L’impatience, la raideur que vous avouez est encore une preuve que vous avez mal pris les tentations; les saints ne s’impatientent ni ne se resserrent. Voyez donc de prendre garde désormais à ce que vous aurez à faire, à donner et à offrir à Notre-Seigneur dans un sentiment d’humilité pour réparer ces impatiences et ces resserrements. Si tout ce qui précède vous paraît trop dur, dites-le moi. Je n’en retrancherai rien, mais je prendrai patience, s’il le faut, pour attendre que vous soyez capable de le porter. Du moment que vous avez permis à certaines pensées de révolte d’entrer dans votre âme, je conçois avec quelle violence elles ont dû y faire irruption, mais il s’agit de savoir s’il faut permettre en vous la moindre apparence de ces sortes d’irruption-là.

Je m’arrête, pour que ma lettre puisse partir. J’ai déjà écrit quelques-unes des lettres que vous me demandez.

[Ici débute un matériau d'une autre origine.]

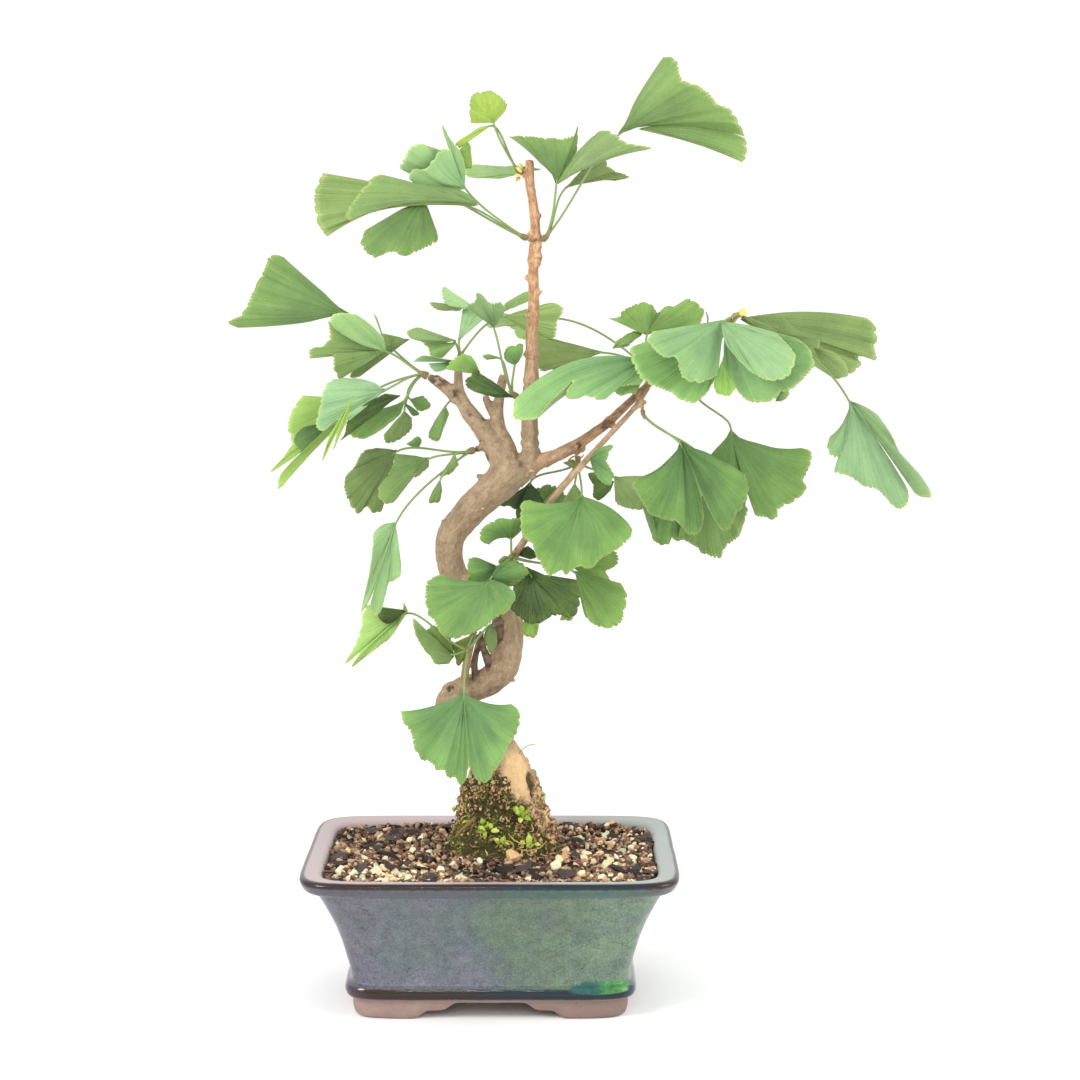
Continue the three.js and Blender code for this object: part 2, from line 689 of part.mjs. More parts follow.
function makeSpur({ spur }) {
  const line = new THREE.LineCurve3(at(...spur.from), at(...spur.to));
  return swept(line, () => spur.radius, 5, 1);
}

function makeSpray({ spur, leaves }) {
  const outward = spurAxis(spur);
  const foot = at(...spur.to).addScaledVector(outward, GAP);
  const line = new THREE.LineCurve3(foot, foot.clone().addScaledVector(outward, BUD_LENGTH));
  const swell = (t) => spur.radius * (0.9 + 0.9 * t * (1 - t) - 0.45 * t);
  const bud = swept(line, swell, 5, 2);
  const budCentre = foot.clone().addScaledVector(outward, BUD_LENGTH / 2);
  const pieces = leaves.flatMap((form, i) => [
    solidOf(makeBlade(form, i + 1)),
    makePetiole(form, i + 1, budCentre, outward),
  ]);
  return joined([bud, ...pieces]);
}

// ---------------------------------------------------------------- soil and moss

// Random numbers from a seed, the same on every run.
function seeded(seed) {
  let state = seed;
  return () => {
    state = (state * 16807) % 2147483647;
    return state / 2147483647;
  };
}

const fromRoot = (x, y) => Math.hypot(x - ROOT_X, y - TREE_DEPTH);

// The soil's top is level round the root and rolls gently elsewhere.
function soilHeight(x, y) {
  const away = smooth((fromRoot(x, y) - 30) / 25);
  const roll = Math.sin(0.09 * x + 0.6) * Math.cos(0.11 * y) + 0.6 * Math.sin(0.23 * x - 0.19 * y);
  return SOIL_TOP_Z + SOIL_BUMP * away * roll;
}

function makeSoil(rootHole, screens) {
  const clear = GAP + 0.2;
  const outlineIn = (inset, z) =>
    potOutline(POT_HALF_X - inset - clear, POT_HALF_Y - inset - clear, z);
  const walls = POT_SECTION.slice(-2).map(([z, inset]) =>
    outlineIn(inset, Math.max(z, FLOOR_Z + GAP)),
  );
  const brim = outlineIn(13.4, SOIL_TOP_Z);
  const top = [1, 0.8, 0.5].map((share) =>
    brim.map(({ x, y }) => new THREE.Vector3(x * share, y * share, soilHeight(x * share, y * share))),
  );
  const body = solidOf(skinned([...walls.reverse(), ...top]));
  const random = seeded(11);
  const grains = [];
  while (grains.length < GRAIN_COUNT) {
    const [x, y] = GRAIN_FIELD.map((side) => (random() - 0.5) * side);
    if (fromRoot(x, y) < ROOT_SPACE + 4) continue;
    const stone = new THREE.IcosahedronGeometry(2.4 + 2 * random(), 0);
    stone.scale(1, 0.8 + 0.3 * random(), 0.7);
    stone.rotateZ(6 * random());
    stone.translate(x, y, soilHeight(x, y));
    grains.push(solidOf(stone));
  }
  const level = column(ROOT_X, TREE_DEPTH, ROOT_SPACE, SOIL_TOP_Z, SOIL_TOP_Z + 5);
  return joined([body, ...grains]).subtract(joined([level, rootHole, screens]));
}

// The space round a drain screen that the soil leaves free.
function screenClearance(x) {
  const side = SCREEN_SIDE + 2 * GAP;
  return block(side, side, SCREEN_THICK + 4 * GAP, x, 0, FLOOR_Z + GAP + SCREEN_THICK / 2);
}

// Moss grows on the shaded left and front of the root, from the soil up.
function makeMoss(root) {
  const crust = limb(TRUNK.slice(0, 7), 16, 2, 3.4, 0.045);
  const [low, high, side] = [SOIL_TOP_Z + GAP, 110, 60];
  const shaded = new THREE.BoxGeometry(side, side, high - low);
  shaded.rotateZ(0.5);
  shaded.translate(-20, TREE_DEPTH - 16, (low + high) / 2);
  return mainBody(crust.intersect(solidOf(shaded)).subtract(root));
}

// ---------------------------------------------------------------- the object

const COLOURS = {
  pot: { color: 0x5f7f86, roughness: 0.25, metalness: 0 },
  drain_screen: { color: 0x26282a, roughness: 0.6, metalness: 0 },
  soil: { color: 0x3a2b22, roughness: 0.95, metalness: 0 },
  moss: { color: 0x4c5a1e, roughness: 0.95, metalness: 0 },
  trunk: { color: 0xa58468, roughness: 0.85, metalness: 0 },
  leaves: { color: 0x5f9a52, roughness: 0.6, metalness: 0 },
};

const plant = new THREE.Group();

function addNode(name, solid, colour) {
  const mesh = new THREE.Mesh(geometryOf(solid), new THREE.MeshStandardMaterial(COLOURS[colour]));
  mesh.name = name;
  plant.add(mesh);
}

const TRUNK_SIDES = 12;
const LIMB_SIDES = 6;
const wood = joined([
  limb(TRUNK, TRUNK_SIDES, 1, 0, 0.02),
  ...LIMBS.map((places) => limb(places, LIMB_SIDES, 1)),
  ...Object.values(SPRAYS).map(makeSpur),
]);
// The space that the soil and the moss leave free round the root, and under its cut bottom.
const rootPlaces = TRUNK.slice(0, 8);
const [rootX, rootZ, rootDepth, rootRadius] = TRUNK[0];
const underRoot = [rootZ - 3 * GAP, rootZ + 1].map((z) => [rootX, z, rootDepth, rootRadius]);
const rootClear = joined(
  [rootPlaces, underRoot].map((places) => limb(places, TRUNK_SIDES, 1, 2 * GAP, 0.02)),
);

addNode("pot", makePot(), "pot");
addNode("drain_screen_left", makeScreen(-DRAIN_X), "drain_screen");
addNode("drain_screen_right", makeScreen(DRAIN_X), "drain_screen");
const screenSpaces = [-DRAIN_X, DRAIN_X].map(screenClearance);
addNode("soil", mainBody(makeSoil(rootClear, joined(screenSpaces))), "soil");
addNode("moss", makeMoss(rootClear), "moss");
addNode("trunk", wood, "trunk");
for (const [name, spray] of Object.entries(SPRAYS)) {
  addNode(name, mainBody(makeSpray(spray)), "leaves");
}

// The frame's origin is under the middle of the whole object's box.
const object = new THREE.Group();
object.add(plant);
const box = new THREE.Box3().setFromObject(plant);
plant.position.set(-(box.min.x + box.max.x) / 2, -(box.min.y + box.max.y) / 2, -box.min.z);

export default object;
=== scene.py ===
# %% [markdown]
# # A ginkgo bonsai in its glazed pot
#
# The plant has already been built as plain solids, which hold its sizes, its weight and the way it
# rests. This lesson dresses them: thin fan leaves on their stalks, bark, moss, loose soil and a
# mottled glaze. The solids come first, and nothing that follows moves them.

import bpy
import numpy as np
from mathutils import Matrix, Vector


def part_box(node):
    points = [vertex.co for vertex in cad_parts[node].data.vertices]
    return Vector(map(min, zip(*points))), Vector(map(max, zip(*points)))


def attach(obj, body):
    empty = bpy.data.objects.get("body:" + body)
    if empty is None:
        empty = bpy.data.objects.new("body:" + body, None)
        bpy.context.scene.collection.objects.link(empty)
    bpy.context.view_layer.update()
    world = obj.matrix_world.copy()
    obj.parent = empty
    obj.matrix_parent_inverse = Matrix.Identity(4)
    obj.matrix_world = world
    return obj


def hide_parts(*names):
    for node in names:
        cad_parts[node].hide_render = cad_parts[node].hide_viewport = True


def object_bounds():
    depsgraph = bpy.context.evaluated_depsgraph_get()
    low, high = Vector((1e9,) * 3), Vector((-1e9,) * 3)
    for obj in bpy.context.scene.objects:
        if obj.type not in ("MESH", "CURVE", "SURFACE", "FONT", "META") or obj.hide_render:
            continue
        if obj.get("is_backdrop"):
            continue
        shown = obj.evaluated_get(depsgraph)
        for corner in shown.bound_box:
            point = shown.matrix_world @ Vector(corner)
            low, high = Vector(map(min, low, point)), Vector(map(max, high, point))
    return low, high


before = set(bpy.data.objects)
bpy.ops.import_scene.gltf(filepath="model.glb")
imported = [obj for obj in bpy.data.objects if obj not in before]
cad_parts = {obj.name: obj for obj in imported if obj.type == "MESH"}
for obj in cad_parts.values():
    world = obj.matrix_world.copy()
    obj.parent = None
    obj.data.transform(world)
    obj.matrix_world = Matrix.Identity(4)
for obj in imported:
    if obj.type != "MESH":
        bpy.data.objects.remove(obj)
cad_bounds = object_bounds()
print("solids:", ", ".join(sorted(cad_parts)))

# %% [markdown]
# ## Where things are
#
# A bonsai is set out from its pot, so every size below is in millimetres from the pot's middle,
# and one function turns them into the frame's metres. The plant is drawn on an upright plane, x
# across and z up, as it looks from one eye point. A third number is the depth behind the root. A
# place stays on its line of sight whatever its depth is, so depths keep leaves apart while the
# front view stays as it is drawn.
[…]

Adieu, chère fille. Tout vôtre en Notre-Seigneur. Je viens de refuser l’évêché de Mende. Ceci pour vous seule absolument. Il me semble, toute réflexion faite, que je suis un peu trop dur. Il me semble que je dois l’être, pour vous forcer à être toute à Notre-Seigneur, comme vous devez le devenir. Le temps me manque.